March 24, 2011

Yesterday I read a blog post of Fabrizio Capobianco where he stated that your tablet will never be a laptop. While I sincerely do agree with this, and since it is of course very clearly true (tablet is not a laptop, obviously), I think there should still be more to this topic than meets the eye.


Let us try to be more forward-looking than just looking at the form factor and to state that this is the way things are and are meant to be (as was once also stated by Winnie the Pooh, one of the wisest bears to ever exist).

I don't think that a tablet computer will turn into a laptop any more than a laptop will turn into a tablet or a man will turn into a woman, but these things will become one nevertheless. It's more like they will combine and they will become something completely new (amazingly, this seems perfectly analogous to a man and a woman becoming one).

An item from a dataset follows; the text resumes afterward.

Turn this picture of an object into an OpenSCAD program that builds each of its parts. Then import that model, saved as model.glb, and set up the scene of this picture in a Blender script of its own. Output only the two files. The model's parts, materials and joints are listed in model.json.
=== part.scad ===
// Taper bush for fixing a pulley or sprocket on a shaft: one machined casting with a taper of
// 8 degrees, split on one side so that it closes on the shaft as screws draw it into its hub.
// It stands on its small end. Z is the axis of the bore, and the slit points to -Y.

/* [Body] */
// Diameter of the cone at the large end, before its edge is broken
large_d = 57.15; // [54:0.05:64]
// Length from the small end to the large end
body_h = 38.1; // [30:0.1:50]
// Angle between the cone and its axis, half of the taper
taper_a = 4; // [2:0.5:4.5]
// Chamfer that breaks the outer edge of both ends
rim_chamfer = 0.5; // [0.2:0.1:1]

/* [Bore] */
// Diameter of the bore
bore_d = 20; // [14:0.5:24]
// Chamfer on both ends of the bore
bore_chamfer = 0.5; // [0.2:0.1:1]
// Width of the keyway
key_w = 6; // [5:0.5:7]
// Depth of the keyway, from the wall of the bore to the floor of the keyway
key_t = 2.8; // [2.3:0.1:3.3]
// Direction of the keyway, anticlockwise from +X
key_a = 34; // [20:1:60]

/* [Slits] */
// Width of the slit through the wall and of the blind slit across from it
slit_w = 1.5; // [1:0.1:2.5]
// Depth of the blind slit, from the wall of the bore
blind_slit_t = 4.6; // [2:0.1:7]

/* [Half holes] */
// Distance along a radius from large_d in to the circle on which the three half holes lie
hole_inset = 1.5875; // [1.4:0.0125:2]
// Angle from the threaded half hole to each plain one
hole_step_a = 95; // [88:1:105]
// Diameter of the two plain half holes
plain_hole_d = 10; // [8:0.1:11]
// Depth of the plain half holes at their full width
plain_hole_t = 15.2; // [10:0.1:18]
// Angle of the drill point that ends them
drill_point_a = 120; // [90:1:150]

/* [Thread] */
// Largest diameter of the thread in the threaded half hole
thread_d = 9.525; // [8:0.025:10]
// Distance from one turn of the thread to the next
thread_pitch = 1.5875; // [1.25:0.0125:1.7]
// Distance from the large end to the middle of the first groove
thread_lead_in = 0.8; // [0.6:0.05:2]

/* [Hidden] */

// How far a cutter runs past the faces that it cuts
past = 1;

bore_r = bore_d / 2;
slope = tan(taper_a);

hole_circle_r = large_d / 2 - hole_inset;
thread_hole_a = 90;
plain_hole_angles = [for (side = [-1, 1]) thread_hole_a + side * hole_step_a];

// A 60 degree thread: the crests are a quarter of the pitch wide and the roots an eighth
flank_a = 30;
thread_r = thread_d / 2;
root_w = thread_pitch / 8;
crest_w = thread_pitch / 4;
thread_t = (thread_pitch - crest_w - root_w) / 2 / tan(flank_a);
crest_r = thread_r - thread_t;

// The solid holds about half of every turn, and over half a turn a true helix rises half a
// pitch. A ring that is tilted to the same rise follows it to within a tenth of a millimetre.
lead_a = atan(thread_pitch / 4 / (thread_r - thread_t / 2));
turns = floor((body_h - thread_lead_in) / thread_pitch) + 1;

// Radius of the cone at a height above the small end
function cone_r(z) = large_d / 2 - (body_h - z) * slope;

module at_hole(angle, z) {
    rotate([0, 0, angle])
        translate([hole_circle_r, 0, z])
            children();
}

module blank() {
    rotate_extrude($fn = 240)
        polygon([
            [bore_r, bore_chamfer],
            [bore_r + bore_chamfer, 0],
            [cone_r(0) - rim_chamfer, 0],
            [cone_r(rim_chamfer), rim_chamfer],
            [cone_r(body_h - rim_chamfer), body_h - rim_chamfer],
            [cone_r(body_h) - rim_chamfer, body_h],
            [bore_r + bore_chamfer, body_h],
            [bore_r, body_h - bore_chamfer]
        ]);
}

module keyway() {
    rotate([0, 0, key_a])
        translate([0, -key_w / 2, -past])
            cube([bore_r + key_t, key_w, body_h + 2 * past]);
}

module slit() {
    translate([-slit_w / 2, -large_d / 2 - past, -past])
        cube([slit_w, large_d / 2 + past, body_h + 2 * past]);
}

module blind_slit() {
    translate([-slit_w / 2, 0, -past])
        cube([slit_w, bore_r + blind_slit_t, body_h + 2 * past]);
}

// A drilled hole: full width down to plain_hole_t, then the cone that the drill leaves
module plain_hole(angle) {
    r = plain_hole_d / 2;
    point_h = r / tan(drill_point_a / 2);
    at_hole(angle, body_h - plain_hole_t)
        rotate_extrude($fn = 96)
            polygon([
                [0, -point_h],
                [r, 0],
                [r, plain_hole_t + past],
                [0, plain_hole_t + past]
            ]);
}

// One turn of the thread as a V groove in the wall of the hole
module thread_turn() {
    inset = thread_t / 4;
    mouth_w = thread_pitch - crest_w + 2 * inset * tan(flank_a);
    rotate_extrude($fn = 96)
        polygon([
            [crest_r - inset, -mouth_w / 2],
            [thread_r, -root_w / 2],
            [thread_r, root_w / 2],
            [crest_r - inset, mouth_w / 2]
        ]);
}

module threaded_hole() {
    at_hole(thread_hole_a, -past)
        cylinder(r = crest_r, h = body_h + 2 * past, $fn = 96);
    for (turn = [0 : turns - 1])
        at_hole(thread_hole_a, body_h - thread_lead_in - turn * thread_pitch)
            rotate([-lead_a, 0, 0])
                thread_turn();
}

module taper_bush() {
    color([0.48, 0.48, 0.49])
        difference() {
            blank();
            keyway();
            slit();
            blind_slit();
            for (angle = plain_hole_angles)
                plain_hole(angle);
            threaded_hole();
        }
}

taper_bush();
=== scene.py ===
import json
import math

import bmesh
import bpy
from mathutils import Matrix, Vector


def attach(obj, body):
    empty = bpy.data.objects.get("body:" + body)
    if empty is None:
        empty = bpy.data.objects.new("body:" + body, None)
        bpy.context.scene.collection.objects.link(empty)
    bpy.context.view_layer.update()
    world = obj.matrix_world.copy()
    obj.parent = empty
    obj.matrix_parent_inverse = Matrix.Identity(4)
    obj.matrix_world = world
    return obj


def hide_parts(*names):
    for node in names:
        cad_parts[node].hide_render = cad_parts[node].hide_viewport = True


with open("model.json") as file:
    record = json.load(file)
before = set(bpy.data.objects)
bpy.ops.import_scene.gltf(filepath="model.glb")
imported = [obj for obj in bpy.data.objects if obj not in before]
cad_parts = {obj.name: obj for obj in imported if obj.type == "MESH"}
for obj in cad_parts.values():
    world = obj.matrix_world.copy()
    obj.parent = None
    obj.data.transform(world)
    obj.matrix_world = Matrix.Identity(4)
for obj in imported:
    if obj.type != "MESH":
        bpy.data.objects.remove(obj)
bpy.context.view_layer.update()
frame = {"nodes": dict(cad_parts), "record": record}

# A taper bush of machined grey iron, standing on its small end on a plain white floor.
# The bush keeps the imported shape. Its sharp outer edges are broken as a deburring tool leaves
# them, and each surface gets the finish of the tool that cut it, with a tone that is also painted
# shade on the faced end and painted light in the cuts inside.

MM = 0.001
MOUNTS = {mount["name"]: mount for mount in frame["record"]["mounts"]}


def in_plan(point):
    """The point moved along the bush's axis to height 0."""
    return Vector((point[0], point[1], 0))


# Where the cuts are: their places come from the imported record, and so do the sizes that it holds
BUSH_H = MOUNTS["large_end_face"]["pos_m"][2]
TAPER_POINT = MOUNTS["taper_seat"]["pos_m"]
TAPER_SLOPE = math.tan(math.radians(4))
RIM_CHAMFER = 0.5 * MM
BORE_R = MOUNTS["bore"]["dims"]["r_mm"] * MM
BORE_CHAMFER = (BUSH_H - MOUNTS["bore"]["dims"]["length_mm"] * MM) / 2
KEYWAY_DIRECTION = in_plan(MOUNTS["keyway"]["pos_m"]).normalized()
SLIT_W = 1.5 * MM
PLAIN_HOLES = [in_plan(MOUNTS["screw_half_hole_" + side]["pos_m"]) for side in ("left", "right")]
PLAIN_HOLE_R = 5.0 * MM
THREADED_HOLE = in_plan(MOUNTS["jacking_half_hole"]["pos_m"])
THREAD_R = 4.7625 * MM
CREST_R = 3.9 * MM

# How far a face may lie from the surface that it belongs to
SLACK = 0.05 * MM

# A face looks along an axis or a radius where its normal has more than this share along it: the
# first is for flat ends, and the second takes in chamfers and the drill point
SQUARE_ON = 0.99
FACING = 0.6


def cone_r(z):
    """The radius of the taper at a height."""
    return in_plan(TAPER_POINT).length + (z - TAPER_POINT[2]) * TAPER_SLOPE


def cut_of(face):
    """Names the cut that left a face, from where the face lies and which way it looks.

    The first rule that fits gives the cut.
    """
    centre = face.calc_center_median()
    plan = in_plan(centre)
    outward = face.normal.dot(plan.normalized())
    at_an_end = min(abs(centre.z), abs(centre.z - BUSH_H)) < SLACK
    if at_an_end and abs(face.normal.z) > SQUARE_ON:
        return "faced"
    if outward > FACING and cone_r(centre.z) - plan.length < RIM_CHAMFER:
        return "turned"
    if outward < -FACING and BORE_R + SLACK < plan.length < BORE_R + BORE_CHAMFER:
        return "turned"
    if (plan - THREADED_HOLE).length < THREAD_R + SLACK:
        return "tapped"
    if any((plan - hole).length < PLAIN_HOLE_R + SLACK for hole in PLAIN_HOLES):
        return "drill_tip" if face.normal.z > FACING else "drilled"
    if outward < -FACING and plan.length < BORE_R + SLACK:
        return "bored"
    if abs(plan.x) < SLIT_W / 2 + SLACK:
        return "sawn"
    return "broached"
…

With the marriage of different kinds of devices, they become something greater than they were when they were just single machines. Only with computing devices, unlike with humans, polygamy is very much OK, allowing us to bring together a laptop, desktop, mobile phones, tablets and whatever. Together, when they become one, they will become something more than what they were before.

Getting married goes somewhere much beyond synchronization. Synchronizing data between devices is something more like dating; you meet every now and then and update each other on what you've been up to, but at the end of the day you go your separate ways and have your own, individual lives apart from each other. True integration of computing devices brings a stronger connection, allowing one to extend your "computer" to any device that you can use, thereby allowing a seamless experience with "your computer" wherever you are and whatever you might be holding at any given time.

To put all this into a short statement, lately with the Igelle team we've started saying this:

"The world is your computer"

(Semi-consciously also elevating the old slogan of Sun Microsystems to a whole new modern level)

I think in this case Winnie the Pooh's comment was not applicable: Things may be a certain way now, but they should (and they can) be something so much more.